--- begin Data section ---

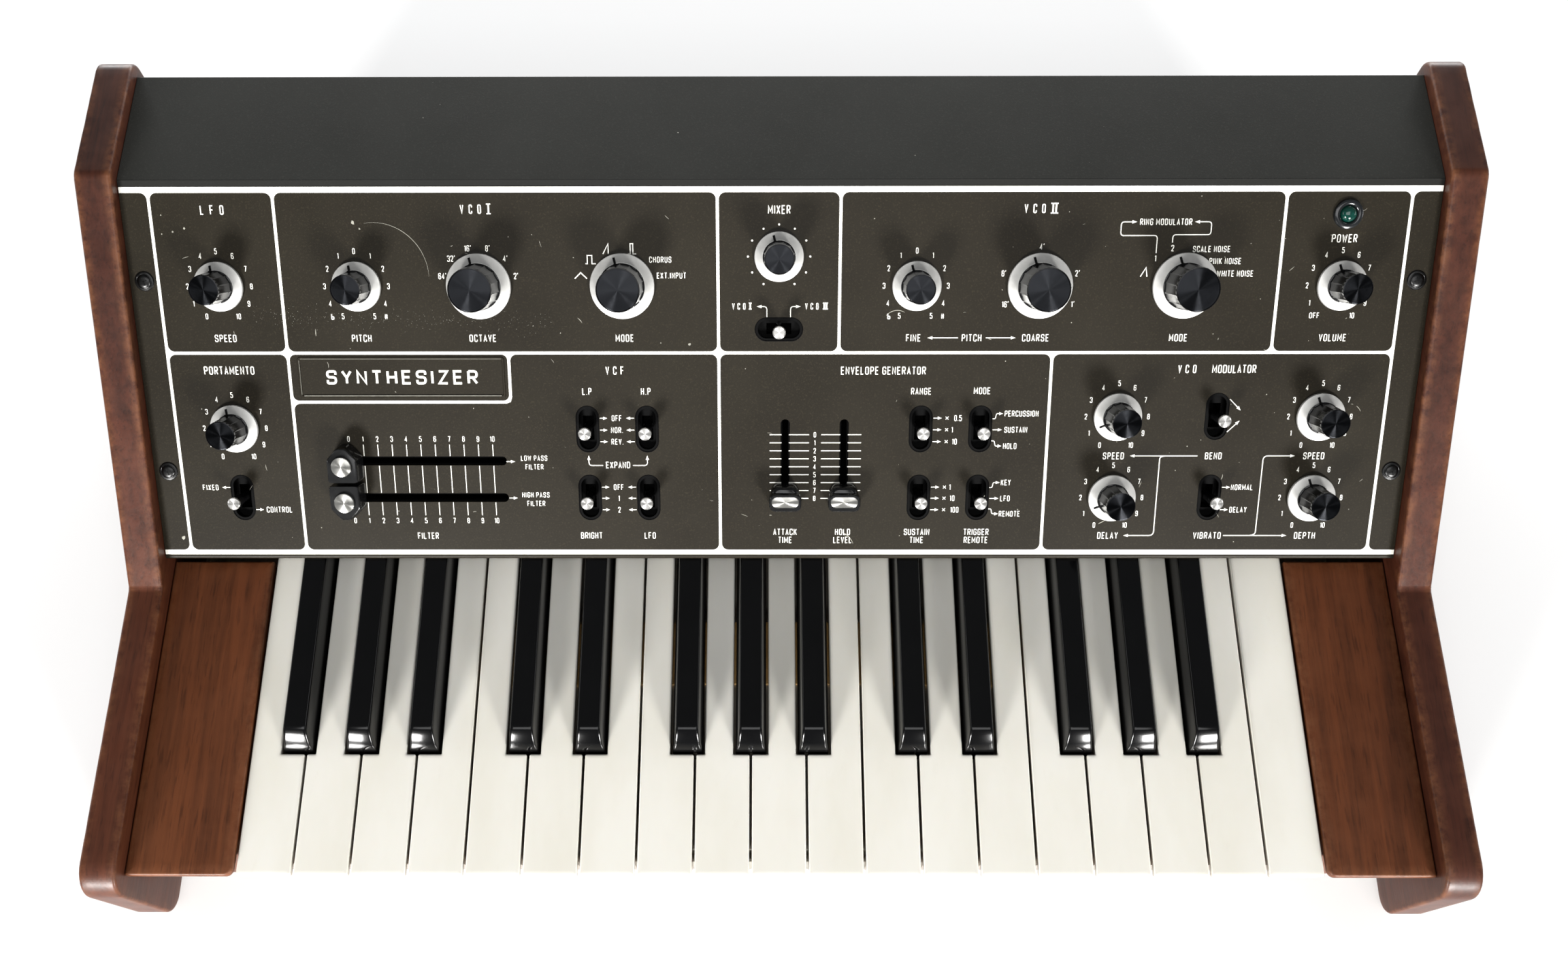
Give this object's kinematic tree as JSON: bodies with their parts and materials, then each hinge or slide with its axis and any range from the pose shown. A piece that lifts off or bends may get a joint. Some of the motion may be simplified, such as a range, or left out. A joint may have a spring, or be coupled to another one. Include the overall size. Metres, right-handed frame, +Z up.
{
  "type": "synthesizer",
  "caption": "Compact tabletop analogue synthesizer with a short keyboard, sloping control panel, knobs, levers and sliders between wooden end cheeks.",
  "frame": {"origin": "centre of the bounding box at table level, under the feet", "axes": "+X to the player's right, +Y to the back, +Z up"},
  "size_m": [0.5656, 0.327, 0.176],
  "materials": {
    "cheek_wood": "oiled, dark red-brown, worn edges",
    "block_wood": "satin walnut",
    "panel_paint": "satin dark olive charcoal with cream print",
    "cover_paint": "satin dark grey",
    "zinc_plate": "zinc plated",
    "spring_steel": "bright",
    "circuit_board": "brown laminate",
    "transformer_iron": "varnished laminations",
    "nickel": "nickel plated",
    "black_moulding": "black",
    "lamp_green": "green lens in a black bezel",
    "foot_rubber": "black",
    "black_screw": "black oxide",
    "key_ivory": "ivory, polished",
    "key_black": "black, polished",
    "knob_black": "black fluted grip with a silver skirt and cap",
    "lever_metal": "turned",
    "slider_black": "black with a silver top"
  },
  "bodies": {
    "case": {"left_cheek": "cheek_wood", "right_cheek": "cheek_wood", "left_key_block": "block_wood", "right_key_block": "block_wood", "front_panel": "panel_paint", "top_cover": "cover_paint", "bottom_plate": "zinc_plate", "keybed_frame": "zinc_plate", "key_springs": "spring_steel", "circuit_boards": "circuit_board", "power_transformer": "transformer_iron", "rotary_control_bodies": "nickel", "slide_pot_bodies": "nickel", "lever_switch_bodies": "black_moulding", "power_lamp": "lamp_green", "rear_jacks": "nickel", "rubber_feet": "foot_rubber", "panel_screws": "black_screw"},
    "keys_f": {"keys_f": "key_ivory"},
    "keys_f_sharp": {"keys_f_sharp": "key_black"},
    "keys_g": {"keys_g": "key_ivory"},
    "keys_g_sharp": {"keys_g_sharp": "key_black"},
    "keys_a": {"keys_a": "key_ivory"},
    "keys_a_sharp": {"keys_a_sharp": "key_black"},
    "keys_b": {"keys_b": "key_ivory"},
    "keys_c": {"keys_c": "key_ivory"},
    "keys_c_sharp": {"keys_c_sharp": "key_black"},
    "keys_d": {"keys_d": "key_ivory"},
    "keys_d_sharp": {"keys_d_sharp": "key_black"},
    "keys_e": {"keys_e": "key_ivory"},
    "knob_lfo_speed": {"knob_lfo_speed": "knob_black"},
    "knob_osc1_pitch": {"knob_osc1_pitch": "knob_black"},
    "knob_osc1_octave": {"knob_osc1_octave": "knob_black"},
    "knob_osc1_mode": {"knob_osc1_mode": "knob_black"},
    "knob_mixer": {"knob_mixer": "knob_black"},
    "knob_osc2_fine": {"knob_osc2_fine": "knob_black"},
    "knob_osc2_coarse": {"knob_osc2_coarse": "knob_black"},
    "knob_osc2_mode": {"knob_osc2_mode": "knob_black"},
    "knob_volume": {"knob_volume": "knob_black"},
    "knob_portamento": {"knob_portamento": "knob_black"},
    "knob_mod_speed": {"knob_mod_speed": "knob_black"},
    "knob_mod_delay": {"knob_mod_delay": "knob_black"},
    "knob_vibrato_speed": {"knob_vibrato_speed": "knob_black"},
    "knob_vibrato_depth": {"knob_vibrato_depth": "knob_black"},
    "lever_mixer": {"lever_mixer": "lever_metal"},
    "lever_portamento": {"lever_portamento": "lever_metal"},
    "lever_low_pass": {"lever_low_pass": "lever_metal"},
    "lever_high_pass": {"lever_high_pass": "lever_metal"},
    "lever_bright": {"lever_bright": "lever_metal"},
    "lever_filter_lfo": {"lever_filter_lfo": "lever_metal"},
    "lever_envelope_range": {"lever_envelope_range": "lever_metal"},
    "lever_envelope_mode": {"lever_envelope_mode": "lever_metal"},
    "lever_sustain_time": {"lever_sustain_time": "lever_metal"},
    "lever_trigger": {"lever_trigger": "lever_metal"},
    "lever_bend": {"lever_bend": "lever_metal"},
    "lever_vibrato": {"lever_vibrato": "lever_metal"},
    "slider_low_pass": {"slider_low_pass": "slider_black"},
    "slider_high_pass": {"slider_high_pass": "slider_black"},
    "slider_attack": {"slider_attack": "slider_black"},
    "slider_level": {"slider_level": "slider_black"}
  },
  "joints": [
    {"name": "press_f", "type": "hinge", "parent": "case", "child": "keys_f", "pos_m": [0, 0.062, 0.05], "axis": [1, 0, 0], "range_deg": [0, 2.5], "stiffness_Nm_per_rad": 1.65, "springref_deg": -16.04},
    {"name": "press_f_sharp", "type": "hinge", "parent": "case", "child": "keys_f_sharp", "pos_m": [0, 0.062, 0.05], "axis": [1, 0, 0], "range_deg": [0, 2.5], "stiffness_Nm_per_rad": 1.65, "springref_deg": -16.04},
    {"name": "press_g", "type": "hinge", "parent": "case", "child": "keys_g", "pos_m": [0, 0.062, 0.05], "axis": [1, 0, 0], "range_deg": [0, 2.5], "stiffness_Nm_per_rad": 1.65, "springref_deg": -16.04},
    {"name": "press_g_sharp", "type": "hinge", "parent": "case", "child": "keys_g_sharp", "pos_m": [0, 0.062, 0.05], "axis": [1, 0, 0], "range_deg": [0, 2.5], "stiffness_Nm_per_rad": 1.65, "springref_deg": -16.04},
    {"name": "press_a", "type": "hinge", "parent": "case", "child": "keys_a", "pos_m": [0, 0.062, 0.05], "axis": [1, 0, 0], "range_deg": [0, 2.5], "stiffness_Nm_per_rad": 1.65, "springref_deg": -16.04},
    {"name": "press_a_sharp", "type": "hinge", "parent": "case", "child": "keys_a_sharp", "pos_m": [0, 0.062, 0.05], "axis": [1, 0, 0], "range_deg": [0, 2.5], "stiffness_Nm_per_rad": 1.65, "springref_deg": -16.04},
    {"name": "press_b", "type": "hinge", "parent": "case", "child": "keys_b", "pos_m": [0, 0.062, 0.05], "axis": [1, 0, 0], "range_deg": [0, 2.5], "stiffness_Nm_per_rad": 1.65, "springref_deg": -16.04},
    {"name": "press_c", "type": "hinge", "parent": "case", "child": "keys_c", "pos_m": [0, 0.062, 0.05], "axis": [1, 0, 0], "range_deg": [0, 2.5], "stiffness_Nm_per_rad": 1.65, "springref_deg": -16.04},
    {"name": "press_c_sharp", "type": "hinge", "parent": "case", "child": "keys_c_sharp", "pos_m": [0, 0.062, 0.05], "axis": [1, 0, 0], "range_deg": [0, 2.5], "stiffness_Nm_per_rad": 1.1, "springref_deg": -16.04},
    {"name": "press_d", "type": "hinge", "parent": "case", "child": "keys_d", "pos_m": [0, 0.062, 0.05], "axis": [1, 0, 0], "range_deg": [0, 2.5], "stiffness_Nm_per_rad": 1.1, "springref_deg": -16.04},
    {"name": "press_d_sharp", "type": "hinge", "parent": "case", "child": "keys_d_sharp", "pos_m": [0, 0.062, 0.05], "axis": [1, 0, 0], "range_deg": [0, 2.5], "stiffness_Nm_per_rad": 1.1, "springref_deg": -16.04},
    {"name": "press_e", "type": "hinge", "parent": "case", "child": "keys_e", "pos_m": [0, 0.062, 0.05], "axis": [1, 0, 0], "range_deg": [0, 2.5], "stiffness_Nm_per_rad": 1.1, "springref_deg": -16.04},
    {"name": "turn_lfo_speed", "type": "hinge", "parent": "case", "child": "knob_lfo_speed", "pos_m": [-0.2308, 0.07291, 0.14437], "axis": [0, -0.6101, 0.7923], "range_deg": [-165, 135]},
    {"name": "turn_osc1_pitch", "type": "hinge", "parent": "case", "child": "knob_osc1_pitch", "pos_m": [-0.174, 0.07291, 0.14437], "axis": [0, -0.6101, 0.7923], "range_deg": [-165, 135]},
    {"name": "turn_osc1_octave", "type": "hinge", "parent": "case", "child": "knob_osc1_octave", "pos_m": [-0.1236, 0.07291, 0.14437], "axis": [0, -0.6101, 0.7923], "range_deg": [-90, 60]},
    {"name": "turn_osc1_mode", "type": "hinge", "parent": "case", "child": "knob_osc1_mode", "pos_m": [-0.0645, 0.07291, 0.14437], "axis": [0, -0.6101, 0.7923], "range_deg": [-90, 60]},
    {"name": "turn_mixer", "type": "hinge", "parent": "case", "child": "knob_mixer", "pos_m": [0, 0.08226, 0.15157], "axis": [0, -0.6101, 0.7923], "range_deg": [-165, 135]},
    {"name": "turn_osc2_fine", "type": "hinge", "parent": "case", "child": "knob_osc2_fine", "pos_m": [0.0566, 0.07291, 0.14437], "axis": [0, -0.6101, 0.7923], "range_deg": [-165, 135]},
    {"name": "turn_osc2_coarse", "type": "hinge", "parent": "case", "child": "knob_osc2_coarse", "pos_m": [0.1072, 0.07291, 0.14437], "axis": [0, -0.6101, 0.7923], "range_deg": [-135, 105]},
    {"name": "turn_osc2_mode", "type": "hinge", "parent": "case", "child": "knob_osc2_mode", "pos_m": [0.1665, 0.07291, 0.14437], "axis": [0, -0.6101, 0.7923], "range_deg": [-90, 60]},
    {"name": "turn_volume", "type": "hinge", "parent": "case", "child": "knob_volume", "pos_m": [0.2308, 0.07291, 0.14437], "axis": [0, -0.6101, 0.7923], "range_deg": [-165, 135]},
    {"name": "turn_portamento", "type": "hinge", "parent": "case", "child": "knob_portamento", "pos_m": [-0.2308, 0.02601, 0.10825], "axis": [0, -0.6101, 0.7923], "range_deg": [-165, 135]},
    {"name": "turn_mod_speed", "type": "hinge", "parent": "case", "child": "knob_mod_speed", "pos_m": [0.143, 0.02981, 0.11117], "axis": [0, -0.6101, 0.7923], "range_deg": [-269, 31]},
    {"name": "turn_mod_delay", "type": "hinge", "parent": "case", "child": "knob_mod_delay", "pos_m": [0.143, 0.002, 0.08976], "axis": [0, -0.6101, 0.7923], "range_deg": [-269, 31]},
    {"name": "turn_vibrato_speed", "type": "hinge", "parent": "case", "child": "knob_vibrato_speed", "pos_m": [0.2284, 0.02981, 0.11117], "axis": [0, -0.6101, 0.7923], "range_deg": [-165, 135]},
    {"name": "turn_vibrato_depth", "type": "hinge", "parent": "case", "child": "knob_vibrato_depth", "pos_m": [0.2284, 0.002, 0.08976], "axis": [0, -0.6101, 0.7923], "range_deg": [-165, 135]},
    {"name": "tilt_mixer", "type": "hinge", "parent": "case", "child": "lever_mixer", "pos_m": [0, 0.06369, 0.12717], "axis": [0, 0.7923, 0.6101], "range_deg": [-14, 14]},
    {"name": "tilt_portamento", "type": "hinge", "parent": "case", "child": "lever_portamento", "pos_m": [-0.2308, 0.00688, 0.08342], "axis": [1, 0, 0], "range_deg": [-14, 14]},
    {"name": "tilt_low_pass", "type": "hinge", "parent": "case", "child": "lever_low_pass", "pos_m": [-0.081, 0.0305, 0.1016], "axis": [1, 0, 0], "range_deg": [-14, 14]},
    {"name": "tilt_high_pass", "type": "hinge", "parent": "case", "child": "lever_high_pass", "pos_m": [-0.0558, 0.0305, 0.1016], "axis": [1, 0, 0], "range_deg": [-14, 14]},
    {"name": "tilt_bright", "type": "hinge", "parent": "case", "child": "lever_bright", "pos_m": [-0.081, 0.00688, 0.08342], "axis": [1, 0, 0], "range_deg": [-14, 14]},
    {"name": "tilt_filter_lfo", "type": "hinge", "parent": "case", "child": "lever_filter_lfo", "pos_m": [-0.0558, 0.00688, 0.08342], "axis": [1, 0, 0], "range_deg": [-14, 14]},
    {"name": "tilt_envelope_range", "type": "hinge", "parent": "case", "child": "lever_envelope_range", "pos_m": [0.0602, 0.0305, 0.1016], "axis": [1, 0, 0], "range_deg": [-14, 14]},
    {"name": "tilt_envelope_mode", "type": "hinge", "parent": "case", "child": "lever_envelope_mode", "pos_m": [0.0854, 0.0305, 0.1016], "axis": [1, 0, 0], "range_deg": [-14, 14]},
    {"name": "tilt_sustain_time", "type": "hinge", "parent": "case", "child": "lever_sustain_time", "pos_m": [0.0602, 0.00688, 0.08342], "axis": [1, 0, 0], "range_deg": [-14, 14]},
    {"name": "tilt_trigger", "type": "hinge", "parent": "case", "child": "lever_trigger", "pos_m": [0.0854, 0.00688, 0.08342], "axis": [1, 0, 0], "range_deg": [-14, 14]},
    {"name": "tilt_bend", "type": "hinge", "parent": "case", "child": "lever_bend", "pos_m": [0.185, 0.03469, 0.10484], "axis": [1, 0, 0], "range_deg": [-14, 14]},
    {"name": "tilt_vibrato", "type": "hinge", "parent": "case", "child": "lever_vibrato", "pos_m": [0.185, 0.00688, 0.08342], "axis": [1, 0, 0], "range_deg": [-14, 14]},
    {"name": "slide_low_pass", "type": "slide", "parent": "case", "child": "slider_low_pass", "axis": [1, 0, 0], "range_m": [0, 0.061]},
    {"name": "slide_high_pass", "type": "slide", "parent": "case", "child": "slider_high_pass", "axis": [1, 0, 0], "range_m": [0, 0.061]},
    {"name": "slide_attack", "type": "slide", "parent": "case", "child": "slider_attack", "axis": [0, 0.7923, 0.6101], "range_m": [0, 0.0275]},
    {"name": "slide_level", "type": "slide", "parent": "case", "child": "slider_level", "axis": [0, 0.7923, 0.6101], "range_m": [0, 0.0275]}
  ]
}
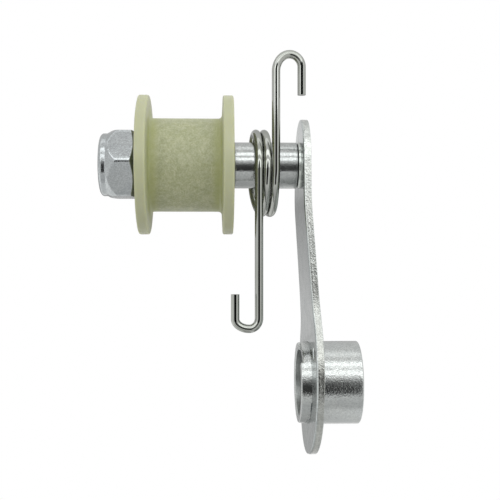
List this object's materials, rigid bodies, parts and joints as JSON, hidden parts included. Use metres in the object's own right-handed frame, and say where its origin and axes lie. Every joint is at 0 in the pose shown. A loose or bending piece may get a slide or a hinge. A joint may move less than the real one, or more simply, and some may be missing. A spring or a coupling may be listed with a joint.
{
  "type": "chain tensioner",
  "caption": "Joggled steel arm with a pivot bush in its eye and a riveted stud that carries a grooved nylon chain roller, a lock nut and a hooked torsion spring.",
  "frame": {"origin": "centre of the pivot bore, halfway along the bush", "axes": "+X along the pivot bore and the stud, from the lock nut towards the bush barrel; +Z from the pivot axis to the stud axis; +Y away from the side the spring legs are on"},
  "size_m": [0.0514, 0.032, 0.0794],
  "materials": {
    "zinc_sheet": "bright zinc plated sheet, satin faces, coarse sheared edge",
    "zinc_turned": "bright zinc plated, turned",
    "zinc_nut": "bluish zinc plated, satin",
    "insert_nylon": "natural nylon",
    "roller_nylon": "natural nylon, slightly mottled, soft sheen",
    "spring_wire": "polished spring wire"
  },
  "bodies": {
    "arm": {"arm_plate": "zinc_sheet", "pivot_bush": "zinc_turned", "axle_stud": "zinc_turned", "lock_nut": "zinc_nut", "nut_insert": "insert_nylon"},
    "roller": {"roller": "roller_nylon"},
    "spring": {"torsion_spring": "spring_wire"}
  },
  "joints": [
    {"name": "roller_spin", "type": "hinge", "parent": "arm", "child": "roller", "pos_m": [-0.0282, 0, 0.0433], "axis": [1, 0, 0], "continuous": true},
    {"name": "spring_swing", "type": "hinge", "parent": "arm", "child": "spring", "pos_m": [-0.0133, 0, 0.0433], "axis": [1, 0, 0], "range_deg": [-148, 102]}
  ]
}
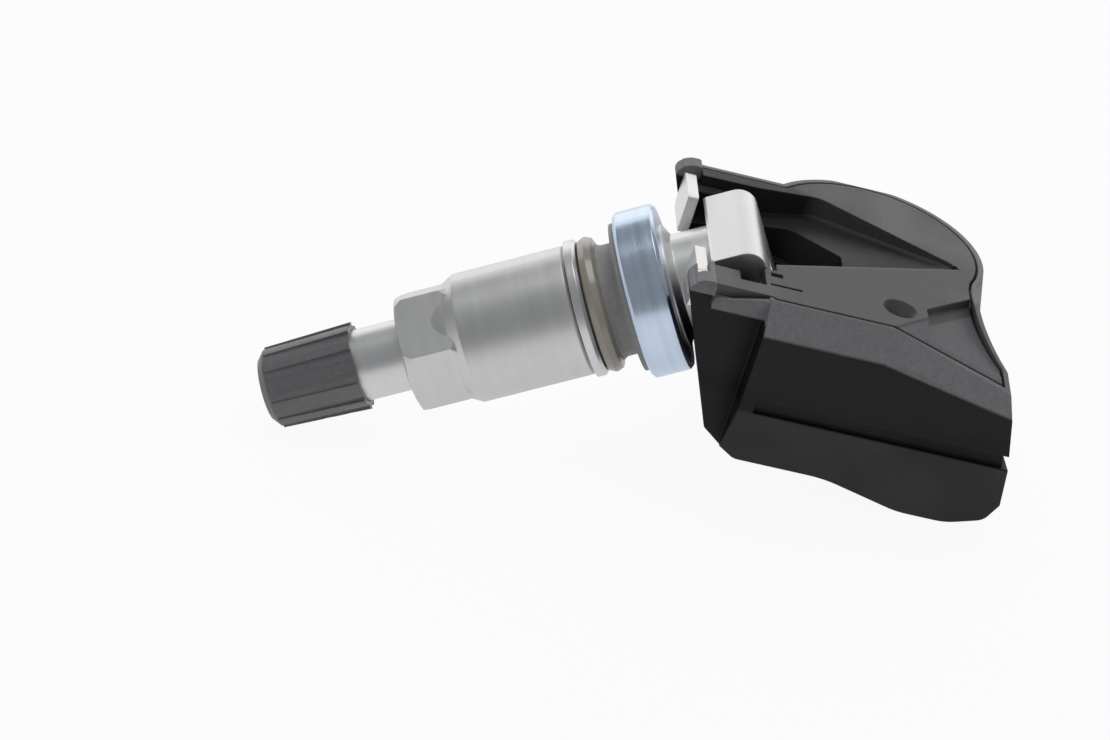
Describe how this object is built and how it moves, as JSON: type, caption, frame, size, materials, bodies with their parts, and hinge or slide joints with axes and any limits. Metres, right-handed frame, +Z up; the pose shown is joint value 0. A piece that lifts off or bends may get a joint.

--- end Data section ---

# Aim of the task:
Find the lines with the string "from" and reproduce them.

# Output for this task:
Give this object's kinematic tree as JSON: bodies with their parts and materials, then each hinge or slide with its axis and any range from the pose shown. A piece that lifts off or bends may get a joint. Some of the motion may be simplified, such as a range, or left out. A joint may have a spring, or be coupled to another one. Include the overall size. Metres, right-handed frame, +Z up.
  "frame": {"origin": "centre of the pivot bore, halfway along the bush", "axes": "+X along the pivot bore and the stud, from the lock nut towards the bush barrel; +Z from the pivot axis to the stud axis; +Y away from the side the spring legs are on"},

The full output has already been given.